### Collected data
§ §

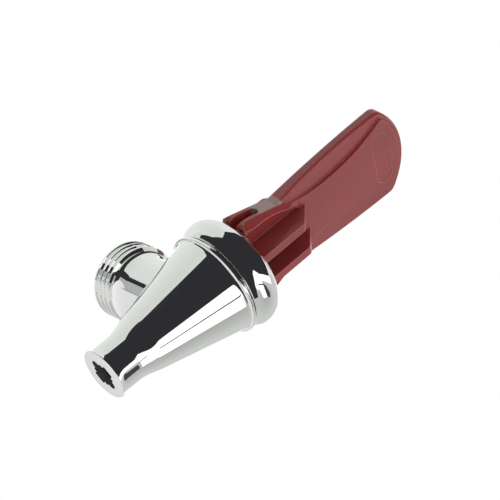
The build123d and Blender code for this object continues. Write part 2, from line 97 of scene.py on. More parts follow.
class Graph:
    """A small writer of shader nodes, for a material or a node group."""

    def __init__(self, tree: bpy.types.NodeTree) -> None:
        """Keep the tree that the nodes go into.

        Args:
            tree: the node tree of a material or a group.
        """
        self.tree = tree

    def node(self, kind: str, **settings: object) -> bpy.types.Node:
        """Add a node.

        Args:
            kind: the node's Blender type name.
            **settings: attributes set on the node.

        Returns:
            The new node.
        """
        made = self.tree.nodes.new(kind)
        for name, value in settings.items():
            setattr(made, name, value)
        return made

    def link(self, source: bpy.types.NodeSocket, target: bpy.types.NodeSocket) -> None:
        """Join an output to an input."""
        self.tree.links.new(source, target)

    def feed(self, socket: bpy.types.NodeSocket, value: object) -> None:
        """Set an input to a number, or link it if the value is a socket.

        Args:
            socket: the input.
            value: a number, a tuple or an output socket.
        """
        if isinstance(value, bpy.types.NodeSocket):
            self.link(value, socket)
        else:
            socket.default_value = value

    def maths(self, operation: str, *values: object) -> bpy.types.NodeSocket:
        """Add a Math node.

        Args:
            operation: the operation's name.
            *values: its inputs, as numbers or sockets.

        Returns:
            The result's socket.
        """
        made = self.node("ShaderNodeMath", operation=operation)
        for socket, value in zip(made.inputs, values):
            self.feed(socket, value)
        return made.outputs[0]

    def noise(
        self,
        where: bpy.types.NodeSocket,
        scale: object,
        detail: float,
        stretch: Place = (1.0, 1.0, 1.0),
    ) -> bpy.types.NodeSocket:
        """Add a noise texture.

        Args:
            where: the coordinates.
            scale: features for each metre.
            detail: how many finer layers it has.
            stretch: scale along each axis, for lines in place of spots.

        Returns:
            The noise's value, from 0 to 1.
        """
        mapping = self.node("ShaderNodeMapping")
        self.fill(mapping, {"Vector": where, "Scale": stretch})
        made = self.node("ShaderNodeTexNoise")
        self.fill(made, {"Vector": mapping.outputs["Vector"], "Scale": scale, "Detail": detail})
        return made.outputs["Fac"]

    def spread(
        self,
        value: bpy.types.NodeSocket,
        low: object,
        high: object,
        start: float = 0.0,
        end: float = 1.0,
    ) -> bpy.types.NodeSocket:
        """Map a value from one range to another, clamped.

        Args:
            value: the value to map.
            low: the result at the range's start.
            high: the result at the range's end.
            start: where the range starts.
            end: where the range ends.

        Returns:
            The mapped value.
        """
        made = self.node("ShaderNodeMapRange")
        self.fill(made, {"Value": value, "From Min": start, "From Max": end})
        self.fill(made, {"To Min": low, "To Max": high})
        return made.outputs["Result"]

    def blend(
        self, mask: bpy.types.NodeSocket, first: object, second: object
    ) -> bpy.types.NodeSocket:
        """Mix two colours by a mask.

        Args:
            mask: 0 gives the first colour and 1 the second.
            first: a colour or a socket.
            second: a colour or a socket.

        Returns:
            The mixed colour.
        """
        made = self.node("ShaderNodeMix", data_type="RGBA")
        self.link(mask, made.inputs["Factor"])
        for name, value in (("A", first), ("B", second)):
            socket = next(s for s in made.inputs if s.name == name and s.type == "RGBA")
            self.feed(socket, (*value, 1.0) if isinstance(value, tuple) else value)
        return next(s for s in made.outputs if s.type == "RGBA")

    def mix(
        self, mask: bpy.types.NodeSocket, first: bpy.types.Node, second: bpy.types.Node
    ) -> bpy.types.Node:
        """Mix two shaders by a mask.

        Args:
            mask: 0 gives the first shader and 1 the second.
            first: a shader node.
            second: a shader node.

        Returns:
            The node that mixes them.
        """
        made = self.node("ShaderNodeMixShader")
        sources = (mask, first.outputs[0], second.outputs[0])
        for source, socket in zip(sources, made.inputs):
            self.link(source, socket)
        return made

    def fill(self, made: bpy.types.Node, values: dict[str, object]) -> None:
        """Set or link several inputs of a node.

        Args:
            made: the node.
            values: each input's name, with its number, tuple or output socket.
        """
        for name, value in values.items():
            self.feed(made.inputs[name], value)

    def place(self) -> bpy.types.NodeSocket:
        """Return the object's own coordinates, in metres."""
        return self.node("ShaderNodeTexCoord").outputs["Object"]

    def axes(self, place: bpy.types.NodeSocket) -> tuple[bpy.types.NodeSocket, ...]:
        """Return the three coordinates of a place.

        Args:
            place: the place, as a vector's socket.

        Returns:
            X, Y and Z.
        """
        made = self.node("ShaderNodeSeparateXYZ")
        self.link(place, made.inputs["Vector"])
        return tuple(made.outputs)

    def radius(
        self, first: bpy.types.NodeSocket, second: bpy.types.NodeSocket
    ) -> bpy.types.NodeSocket:
        """Return the distance from an axis, by the two coordinates across it."""
        squares = [self.maths("MULTIPLY", side, side) for side in (first, second)]
        return self.maths("SQRT", self.maths("ADD", *squares))

    def group(self, tree: bpy.types.NodeTree) -> bpy.types.bpy_prop_collection:
        """Add a shader group, and return its outputs."""
        return self.node("ShaderNodeGroup", node_tree=tree).outputs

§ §

### Set exercise
Copy all lines from the material that hold "Blender".

### Task response
The build123d and Blender code for this object continues. Write part 2, from line 97 of scene.py on. More parts follow.
            kind: the node's Blender type name.